ROI's Blueprint Addresses a Need for Speed

ROI Systems, Inc. (Minneapolis) has announced the development of a technology blueprint for use with its MANAGE 2000 ERP system. The blueprint is a compilation of more than 20 years of practices for utilizing MANAGE 2000 as a tool to capacitate Quick Response Manufacturing (QRM).

Ken Boyd, industry marketing manager for ROI, describes the blueprint as "a rigorous consulting strategy for achieving QRM." QRM is a lead-time reduction system that aims to subjugate time-to-market by eliminating waste in every aspect of the production process.

Though its origins stem from the textile industry in the late 1980s, QRM has experienced a recent rebirth as a methodology due to the efficiency demands heaved upon the manufacturing industry in the wake of the e-business movement. As e-business continues to establish its viability, production schedules have grown more ambitious, resulting in a widespread need among manufacturers for lead-time reduction. ROI's blueprint, according to Boyd, is an attempt to address this need.

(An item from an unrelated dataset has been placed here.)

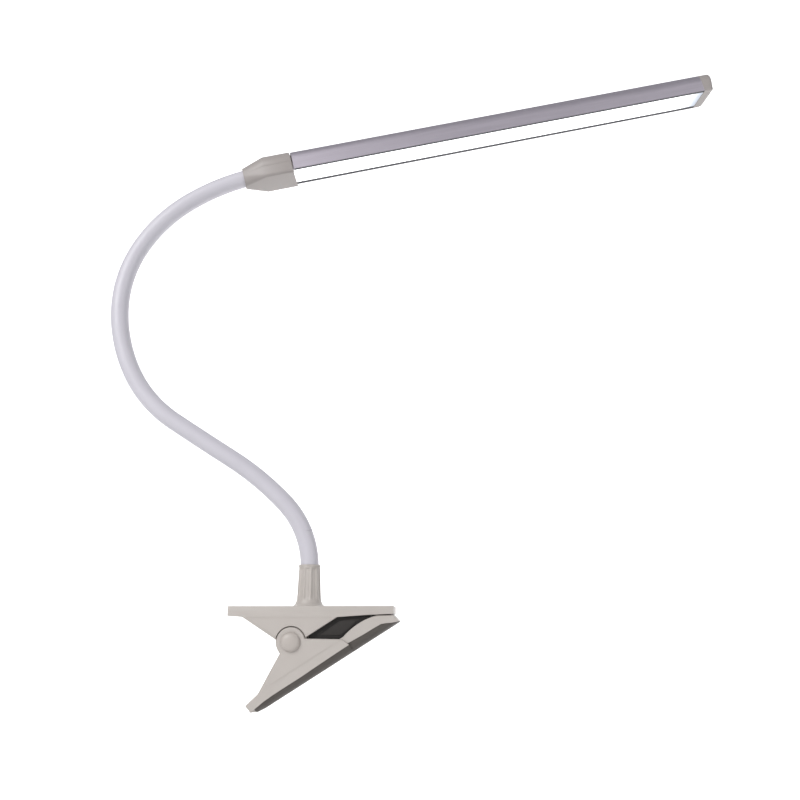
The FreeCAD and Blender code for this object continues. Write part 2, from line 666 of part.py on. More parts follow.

Boyd explains that while QRM has always been a goal for MANAGE 2000, and while all of the blueprint's components have been in use by ROI for many years, ROI has never before formulated a clear-cut, all-encompassing strategy for alleviating unnecessary processes in the production cycle. "They've always been there," says Boyd of the theories on which the blueprint is based. "But they've never been organized—[the blueprint] tells you not just what you need to do systemwise, but businesswise as well."

Urban Wemmerlöv, professor of operations and information management at the University of Wisconsin-Madison's School of Business and director of the Erdman Center for Manufacturing and Technology Management, says that while the blueprint is self-promotional in a lot of ways, "It does have value—it has some substance to it."

If ROI can place MANAGE 2000 in the larger framework of QRM in such a way that it portrays itself as knowing something that other ERP vendors do not, says Wemmerlöv, "Then they have a leg up on the competition." Getting a leg up on the competition, however, is not the only positive Wemmerlöv associates with framing MANAGE 2000 in the bigger picture of QRM. He applauds ROI's attempt to approach the issue of lead-time reduction from a specific angle, calling it "quite honest," and "good for industry."

Boyd, referring to the blueprint as "QRM a la carte," explains that it "allows you to pull out the pieces that are relevant to a particular strategy," so the unique characteristics of a manufacturer can be considered independently. Equipped with a host of if-then variables, Boyd says the blueprint provides a consultant attempting to implement a strategy with a definitive approach for each situation that arises.

The blueprint, says Boyd, also has a variety of tools for determining the efficiency of each segment of the production cycle. He offers the tools as a necessity, saying, "You can't conduct QRM without some pretty rigorous measurements."

By using the measurement tools, which constitute the sixth part of the blueprint's overall strategy, Boyd says a manufacturer can better pinpoint problem areas, allowing: 1) process steps to be reduced or combined; 2) resources to be made more available and accessible; and 3) lead-time reduction measurements to be formulated.

Boyd differentiates between QRM strategies and traditional flow manufacturing techniques, saying, "A lot of people confuse QRM and flow manufacturing—flow manufacturing is only a piece. QRM addresses every aspect of the production process, from the time a product is conceived to the time it is shipped." Citing recent statistics, Boyd claims manufacturing only accounts for 5 percent or less of overall product cycle time. New product introduction, quoting and estimating, sales and ordering, shipping, and customer service are some of the other phases of the product cycle that Boyd explains are addressed by QRM, but often not by flow manufacturing.

Wemmerlöv reiterates this belief. He explains that the real advantage of the blueprint is that it approaches not only manufacturing procedures, but administrative procedures as well. "A lot of customer-response time is taken up in administrative processes—at least as much, if not more than manufacturing," says Wemmerlöv. Thus, Wemmerlöv continues, to truly reduce lead time, the administrative side of the business must be paid an equal amount of attention as the manufacturing side.

The theories driving the blueprint, says Boyd, are not "about creating more work to be faster, but how do we figure out how to work smarter and better by eliminating waste in all sorts of areas."

ROI's technology blueprint is part of the standard installation for the MANAGE 2000 ERP System.